Comme nous ne pouvons pas savoir à quel âge précis un conte particulier a le plus d’importance pour un certain enfant, il est impossible de choisir parmi les innombrables contes celui qu’il convient de lui raconter. Seul l’enfant, par l’intensité de ses réactions émotives à l’égard de tel ou tel conte, peut montrer que son inconscient, ou son conscient, est atteint. (…) Pour le choix des contes de fées, il est toujours bon de se laisser guider par l’enfant [ou par l'auditeur].
Marc Girard
Les contes de Grimm. Lecture psychanalytique, Imago, 2011
Les contes de Grimm ne défendent aucune thèse; ils racontent un certain nombre de situations existentielles typiques, certes, mais infiniment nuancées. Ce qu'on peut dire d'un conte donné n'est jamais systématisable; le rapport de forces de l'histoire qui vient juste après peut être radicalement différent. Parce qu'elle laisse entrevoir la profondeur humaine, la chatoyante diversité de l'ensemble est fascinante: le discours des Grimm sur l'humain est proprement inouï, probablement unique, en tout cas exceptionnel.
www.rolandsimion.org/spip.php?article172
Les fées sont des êtres surnaturels parmi d’autres (magiciens, animaux dotés de pouvoirs magiques, parfois personnages sacrés – saints ou anges) qui fonctionnent en survenant au bon moment pour aider le héros dans la peine. Leur rôle est crucial : ces êtres dotés de pouvoirs merveilleux surgissent juste au moment où le héros est à la croisée des chemins, entre catastrophe et réparation, entre échec et succès. Leur apparition est souvent scandée par le rythme ternaire assez classique des contes. Le héros aura besoin de leur concours à trois reprises, pour trois épreuves successives – dont la réitération conduira parfois le donateur à d’émouvantes expressions de compassion adjointes de belles formules d’encouragement : « Rassure-toi, tout n’est pas encore accompli » (L’ondine dans l’étang)...
Henri Gougaud, conteur et écrivain
www.henrigougaud.info
Les contes m’ont nourri toute ma vie, ils m’ont fait ce que je suis. Comment ont-ils fait ? Je l’ignore, c’est leur secret.
Clarissa Pinkola Estés
Femmes qui courent avec les loups, Grasset, 1996
Une fois, j’ai rêvé que je racontais des histoires et que quelqu’un me tapotait le pied pour m’encourager. Baissant les yeux, je m’apercevais que j’étais debout sur les épaules d’une vieille femme qui me tenait aux chevilles et me souriait.

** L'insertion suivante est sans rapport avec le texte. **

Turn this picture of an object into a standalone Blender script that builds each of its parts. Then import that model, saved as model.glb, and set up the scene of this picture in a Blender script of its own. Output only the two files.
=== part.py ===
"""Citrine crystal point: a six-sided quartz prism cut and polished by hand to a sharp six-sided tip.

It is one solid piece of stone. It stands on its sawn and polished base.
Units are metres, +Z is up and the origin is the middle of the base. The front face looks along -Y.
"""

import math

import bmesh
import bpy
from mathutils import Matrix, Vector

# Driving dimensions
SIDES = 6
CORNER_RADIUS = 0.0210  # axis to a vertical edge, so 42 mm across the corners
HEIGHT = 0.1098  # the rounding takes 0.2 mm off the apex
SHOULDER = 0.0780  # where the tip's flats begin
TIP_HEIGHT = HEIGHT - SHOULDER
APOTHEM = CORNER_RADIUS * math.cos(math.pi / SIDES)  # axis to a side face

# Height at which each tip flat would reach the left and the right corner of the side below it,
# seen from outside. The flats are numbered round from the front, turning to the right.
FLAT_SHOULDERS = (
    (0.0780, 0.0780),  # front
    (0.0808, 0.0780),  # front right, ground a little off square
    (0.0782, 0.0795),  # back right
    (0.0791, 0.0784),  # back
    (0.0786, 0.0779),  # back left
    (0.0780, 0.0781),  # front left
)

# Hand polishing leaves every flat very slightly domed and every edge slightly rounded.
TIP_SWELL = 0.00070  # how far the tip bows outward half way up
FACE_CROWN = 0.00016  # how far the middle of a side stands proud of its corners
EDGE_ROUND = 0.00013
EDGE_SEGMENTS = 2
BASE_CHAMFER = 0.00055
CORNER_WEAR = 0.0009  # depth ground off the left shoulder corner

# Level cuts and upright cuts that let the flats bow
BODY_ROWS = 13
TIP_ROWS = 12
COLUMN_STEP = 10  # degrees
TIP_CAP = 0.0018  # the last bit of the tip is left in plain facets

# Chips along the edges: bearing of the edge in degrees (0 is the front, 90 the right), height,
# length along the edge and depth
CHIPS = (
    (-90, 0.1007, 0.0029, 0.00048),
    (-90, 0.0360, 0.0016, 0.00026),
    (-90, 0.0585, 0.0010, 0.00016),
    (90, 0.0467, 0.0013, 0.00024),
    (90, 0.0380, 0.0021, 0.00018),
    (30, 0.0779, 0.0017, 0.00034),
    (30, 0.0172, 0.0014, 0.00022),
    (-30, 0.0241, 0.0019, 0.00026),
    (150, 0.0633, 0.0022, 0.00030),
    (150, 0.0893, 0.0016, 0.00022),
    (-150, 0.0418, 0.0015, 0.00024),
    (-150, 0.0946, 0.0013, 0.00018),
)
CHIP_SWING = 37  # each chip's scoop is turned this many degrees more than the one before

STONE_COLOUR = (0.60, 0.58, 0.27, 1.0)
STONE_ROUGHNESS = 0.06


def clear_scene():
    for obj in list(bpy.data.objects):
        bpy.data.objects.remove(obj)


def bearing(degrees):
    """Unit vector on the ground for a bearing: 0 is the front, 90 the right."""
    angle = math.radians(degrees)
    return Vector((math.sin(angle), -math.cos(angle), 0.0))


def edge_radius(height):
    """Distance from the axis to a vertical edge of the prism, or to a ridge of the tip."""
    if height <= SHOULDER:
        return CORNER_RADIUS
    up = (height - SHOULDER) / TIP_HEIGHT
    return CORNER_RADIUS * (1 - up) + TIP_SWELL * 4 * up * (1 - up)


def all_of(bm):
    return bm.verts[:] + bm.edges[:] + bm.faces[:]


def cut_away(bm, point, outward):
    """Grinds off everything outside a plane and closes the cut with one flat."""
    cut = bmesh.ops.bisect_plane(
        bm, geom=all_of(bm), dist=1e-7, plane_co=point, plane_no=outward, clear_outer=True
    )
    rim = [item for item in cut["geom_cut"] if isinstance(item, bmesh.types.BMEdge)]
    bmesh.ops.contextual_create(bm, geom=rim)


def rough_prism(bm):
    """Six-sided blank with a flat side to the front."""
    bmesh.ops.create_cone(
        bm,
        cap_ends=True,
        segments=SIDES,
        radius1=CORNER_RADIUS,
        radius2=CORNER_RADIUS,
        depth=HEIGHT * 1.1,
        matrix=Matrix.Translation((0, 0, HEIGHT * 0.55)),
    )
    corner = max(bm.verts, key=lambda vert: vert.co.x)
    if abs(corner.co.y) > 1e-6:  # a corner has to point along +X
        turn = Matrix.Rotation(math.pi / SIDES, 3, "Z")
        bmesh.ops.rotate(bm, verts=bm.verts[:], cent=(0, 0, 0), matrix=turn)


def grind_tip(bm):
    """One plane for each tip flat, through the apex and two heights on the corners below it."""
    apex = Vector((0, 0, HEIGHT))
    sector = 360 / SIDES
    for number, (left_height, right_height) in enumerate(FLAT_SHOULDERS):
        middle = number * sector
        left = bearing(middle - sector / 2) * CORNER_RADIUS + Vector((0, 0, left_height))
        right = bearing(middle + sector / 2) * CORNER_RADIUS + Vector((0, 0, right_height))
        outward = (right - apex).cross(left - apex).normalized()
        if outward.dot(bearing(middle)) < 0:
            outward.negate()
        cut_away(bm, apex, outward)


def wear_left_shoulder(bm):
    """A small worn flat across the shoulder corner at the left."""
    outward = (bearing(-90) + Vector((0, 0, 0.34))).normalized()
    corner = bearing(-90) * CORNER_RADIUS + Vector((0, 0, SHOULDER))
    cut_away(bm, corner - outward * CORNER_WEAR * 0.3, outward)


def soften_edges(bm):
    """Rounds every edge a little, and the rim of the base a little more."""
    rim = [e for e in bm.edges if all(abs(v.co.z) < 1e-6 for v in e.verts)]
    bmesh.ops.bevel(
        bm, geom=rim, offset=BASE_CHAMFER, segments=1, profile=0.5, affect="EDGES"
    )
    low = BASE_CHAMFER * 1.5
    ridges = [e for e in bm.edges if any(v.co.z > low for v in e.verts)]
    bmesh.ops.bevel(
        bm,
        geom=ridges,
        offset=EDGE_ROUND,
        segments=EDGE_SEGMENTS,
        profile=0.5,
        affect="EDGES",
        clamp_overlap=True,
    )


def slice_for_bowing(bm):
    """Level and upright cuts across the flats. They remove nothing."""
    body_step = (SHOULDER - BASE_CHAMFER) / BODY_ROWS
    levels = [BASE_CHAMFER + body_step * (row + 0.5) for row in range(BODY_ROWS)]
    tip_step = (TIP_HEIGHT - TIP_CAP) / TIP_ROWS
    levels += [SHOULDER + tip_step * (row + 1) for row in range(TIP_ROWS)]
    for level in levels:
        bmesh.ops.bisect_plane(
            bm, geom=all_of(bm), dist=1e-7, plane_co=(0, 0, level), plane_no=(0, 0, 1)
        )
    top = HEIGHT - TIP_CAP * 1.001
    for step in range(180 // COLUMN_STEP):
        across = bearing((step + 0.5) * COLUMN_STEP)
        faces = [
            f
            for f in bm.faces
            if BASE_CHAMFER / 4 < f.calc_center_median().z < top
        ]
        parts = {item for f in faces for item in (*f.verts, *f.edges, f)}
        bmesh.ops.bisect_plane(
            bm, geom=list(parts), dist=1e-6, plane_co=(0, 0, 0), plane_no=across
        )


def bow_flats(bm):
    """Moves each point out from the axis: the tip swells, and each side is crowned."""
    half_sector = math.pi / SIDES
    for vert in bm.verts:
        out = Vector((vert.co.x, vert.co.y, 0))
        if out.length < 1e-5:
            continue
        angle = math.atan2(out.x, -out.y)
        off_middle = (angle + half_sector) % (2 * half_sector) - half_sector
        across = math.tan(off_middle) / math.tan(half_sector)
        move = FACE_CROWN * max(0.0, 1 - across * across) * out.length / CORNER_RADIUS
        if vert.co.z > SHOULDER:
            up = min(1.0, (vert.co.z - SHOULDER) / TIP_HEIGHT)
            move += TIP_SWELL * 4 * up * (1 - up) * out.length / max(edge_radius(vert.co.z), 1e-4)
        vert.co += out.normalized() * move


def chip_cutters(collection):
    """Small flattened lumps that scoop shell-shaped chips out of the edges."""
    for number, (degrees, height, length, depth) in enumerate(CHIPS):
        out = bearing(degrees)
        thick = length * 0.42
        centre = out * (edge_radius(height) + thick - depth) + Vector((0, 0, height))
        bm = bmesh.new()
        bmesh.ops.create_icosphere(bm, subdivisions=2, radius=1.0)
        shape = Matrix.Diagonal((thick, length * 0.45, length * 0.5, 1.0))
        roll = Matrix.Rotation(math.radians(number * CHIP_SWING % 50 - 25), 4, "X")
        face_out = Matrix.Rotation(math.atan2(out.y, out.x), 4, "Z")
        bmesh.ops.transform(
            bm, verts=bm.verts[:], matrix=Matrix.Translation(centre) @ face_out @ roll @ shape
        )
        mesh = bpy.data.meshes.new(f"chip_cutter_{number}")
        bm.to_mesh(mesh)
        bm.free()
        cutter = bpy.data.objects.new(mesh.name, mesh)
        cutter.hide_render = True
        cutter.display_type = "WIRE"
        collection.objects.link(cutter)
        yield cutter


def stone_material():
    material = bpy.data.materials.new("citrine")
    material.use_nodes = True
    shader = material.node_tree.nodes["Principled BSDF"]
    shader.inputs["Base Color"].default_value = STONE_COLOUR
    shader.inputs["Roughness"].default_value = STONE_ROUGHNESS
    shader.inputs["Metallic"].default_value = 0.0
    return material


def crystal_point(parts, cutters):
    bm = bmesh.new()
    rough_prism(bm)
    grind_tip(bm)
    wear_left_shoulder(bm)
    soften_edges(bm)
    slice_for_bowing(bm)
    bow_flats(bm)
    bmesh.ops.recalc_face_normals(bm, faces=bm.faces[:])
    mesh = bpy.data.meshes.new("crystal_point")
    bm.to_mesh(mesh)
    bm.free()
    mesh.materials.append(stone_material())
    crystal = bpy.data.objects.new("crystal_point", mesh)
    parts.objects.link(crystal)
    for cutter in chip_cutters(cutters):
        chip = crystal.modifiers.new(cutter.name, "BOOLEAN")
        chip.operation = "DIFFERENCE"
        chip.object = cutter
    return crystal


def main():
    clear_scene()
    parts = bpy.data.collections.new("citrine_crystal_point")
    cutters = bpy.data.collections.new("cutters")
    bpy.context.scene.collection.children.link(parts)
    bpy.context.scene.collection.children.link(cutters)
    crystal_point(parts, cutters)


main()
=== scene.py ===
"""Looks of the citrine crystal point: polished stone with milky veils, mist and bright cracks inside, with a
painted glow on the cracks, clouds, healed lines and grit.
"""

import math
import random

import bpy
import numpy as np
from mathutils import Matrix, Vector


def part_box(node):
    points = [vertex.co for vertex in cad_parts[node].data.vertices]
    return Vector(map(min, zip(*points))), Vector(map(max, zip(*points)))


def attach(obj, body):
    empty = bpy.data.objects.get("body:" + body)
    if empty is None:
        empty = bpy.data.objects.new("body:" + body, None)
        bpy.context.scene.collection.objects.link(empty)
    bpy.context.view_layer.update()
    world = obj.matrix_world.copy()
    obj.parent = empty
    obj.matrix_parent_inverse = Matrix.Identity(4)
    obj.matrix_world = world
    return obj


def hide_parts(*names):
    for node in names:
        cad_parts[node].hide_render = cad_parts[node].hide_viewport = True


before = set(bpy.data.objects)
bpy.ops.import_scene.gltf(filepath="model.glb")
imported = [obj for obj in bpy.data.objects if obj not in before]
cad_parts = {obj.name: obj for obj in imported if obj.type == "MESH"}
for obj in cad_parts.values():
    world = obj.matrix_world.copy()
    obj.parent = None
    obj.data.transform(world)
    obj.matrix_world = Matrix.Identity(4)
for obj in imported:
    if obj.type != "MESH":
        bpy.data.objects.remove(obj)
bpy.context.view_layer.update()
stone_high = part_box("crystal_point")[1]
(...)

- Voyons, disais-je, c’est à vous de monter sur mes épaules. Car je suis jeune et vous êtes âgée.
- Absolument pas. C’est ainsi que les choses doivent être.
Je découvrais alors qu’elle se tenait sur les épaules d’une femme encore beaucoup plus vieille qu’elle, qui elle-même se tenait sur les épaules d’une femme vêtue d’une longue robe, laquelle se tenait sur les épaules d’une autre âme et ainsi de suite…

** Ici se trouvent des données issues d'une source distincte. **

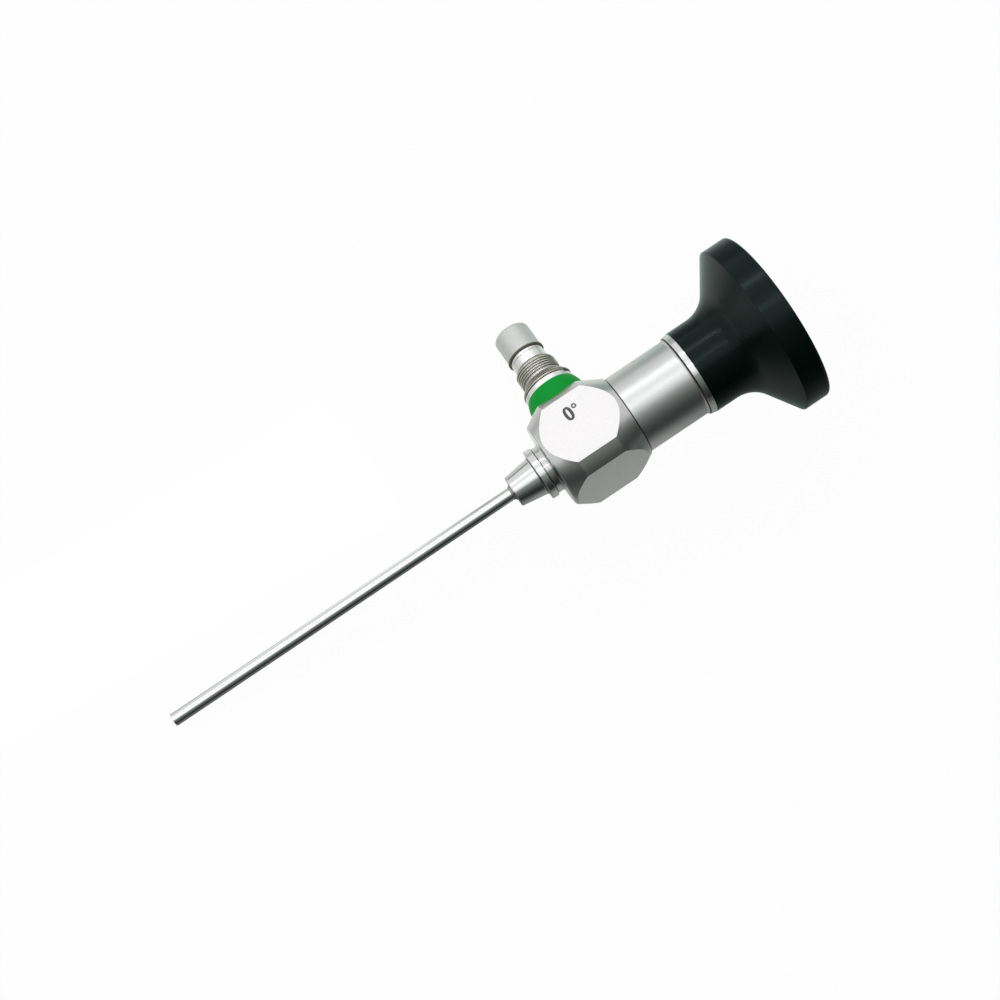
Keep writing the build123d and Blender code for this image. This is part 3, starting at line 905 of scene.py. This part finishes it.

La vieille femme du rêve avait raison. Ce sont les dons et la force de nos prédécesseurs qui nourrissent les histoires que l’on raconte et que l’on écoute.

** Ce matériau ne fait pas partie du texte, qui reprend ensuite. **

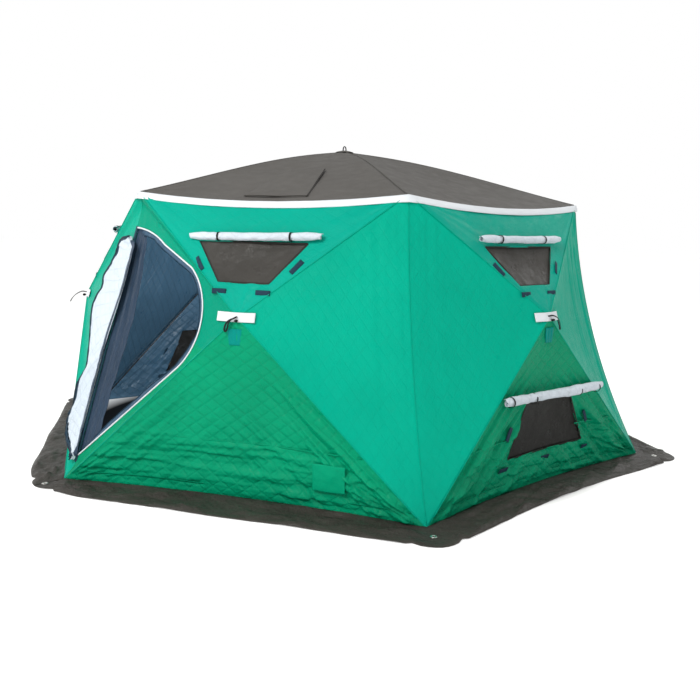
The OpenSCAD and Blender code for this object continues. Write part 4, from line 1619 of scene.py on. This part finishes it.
@dataclass
class Windows:
    """The dark screens, their rolled covers with ties, and the tabs that hold the covers when they are down."""

    finishes: Finishes
    roll_r: float = 0.024
    upper_roll_l: float = 0.790
    lower_roll_l: float = 1.000
    screen_margin: float = 0.012
    tab_l: float = 0.084
    tab_w: float = 0.029
    body: str = "shelter"

    def screens(self) -> None:
        """The screens behind the openings, a little slack."""
        for name, window, at, walls, node in (
            ("upper_screen", UPPER_WINDOW, upper_at, range(1, WALLS + 1), "upper_windows"),
            ("lower_screen", LOWER_WINDOW, lower_at, LOWER_WINDOW_WALLS, "lower_windows"),
        ):
            for wall in walls:
                noise = Noise(700 + wall)

                def place(a: Array, u: Array) -> Array:
                    """The screen's points."""
                    y, z = window.at(a, u, self.screen_margin)
                    slack = 0.004 * noise.layers(a * 3, u * 2) - 0.006 * bump(a) * bump(u)
                    return to_wall(raised(at(y, z), -0.006 + slack), wall)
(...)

Edouard Brasey & Jean-Pascal Debailleul
Vivre la magie des contes, Albin Michel, 1998
En réalité, ces contes ne sont pas faits pour endormir les enfants, mais pour éveiller les hommes à la conscience d’eux-mêmes.
Cette tradition secrète, à laquelle puisent les contes de fées, forme une source de sagesse unique qui est à la base de toutes les spiritualités et toutes les religions du monde, mais dans les contes de fées elle se présente de façon tellement simple qu’elle est restée pure, inchangée. Sous leurs dehors enfantins, les contes transmettent, à ceux qui ont des oreilles pour entendre, des yeux pour voir et un cœur pour ressentir, un savoir initiatique très subtil, auquel de tout temps l’être humain s’est référé pour apprendre à mieux se connaître. (…) C’est si on les écoute avec le cœur qu’ils nous livrent leurs trésors cachés (et non par une approche intellectuelle qui a pour effet de tuer le mystère). (…) Ils nous ouvrent à un monde de grandeur et de beauté qui n’est autre que nous-mêmes.
Jeanne Cappe
Expériences dans l’art de raconter des histoires, Casterman, 1952
Les mythes, précurseurs des contes, ont bercé l’enfance des peuples comme les contes bercent encore et berceront toujours l’enfance des individus. Pas une note de l’expérience humaine de tous les temps qui ne soit illustrée par des histoires.
Les vagues de nomades, de conquérants, de vaincus emmenés en esclavage, de troubadours, de marchands et tant d’autres voyageurs ont encerclé la terre et réuni les forces du monde en un lumineux faisceau pour faire de chaque âme humaine un calice ouvert à la poésie.
Pour les Jungiens: Anna Griève
Les trois corbeaux ou la science du mal dans les contes merveilleux, Imago, 2010
Le merveilleux des contes merveilleux, dans sa signification la plus compréhensive, c'est ce lien de juste interdépendance, ce tissage de sens entre la conscience, le monde archétypal et le monde extérieur. Un tissage de sens que la conscience peut comprendre juste assez pour y participer, tenir son rôle essentiel, mais qu'elle ne peut ni concevoir ni prévoir.
Amos Oz
interviewé par K. Elkaïm dans Livres-Hebdo du 17/6/16, cité par La Libre Belgique, Lire, du 27/6/16
J'ai grandi entre les récits de mon père, enseignant, et ma mère, une formidable conteuse. (...) C'est un besoin animal, au même titre que le rêve. Il est plus ancien que la littérature. La façon de se raconter des histoires, à soi-même et aux autres, est ce qui nous distingue des animaux.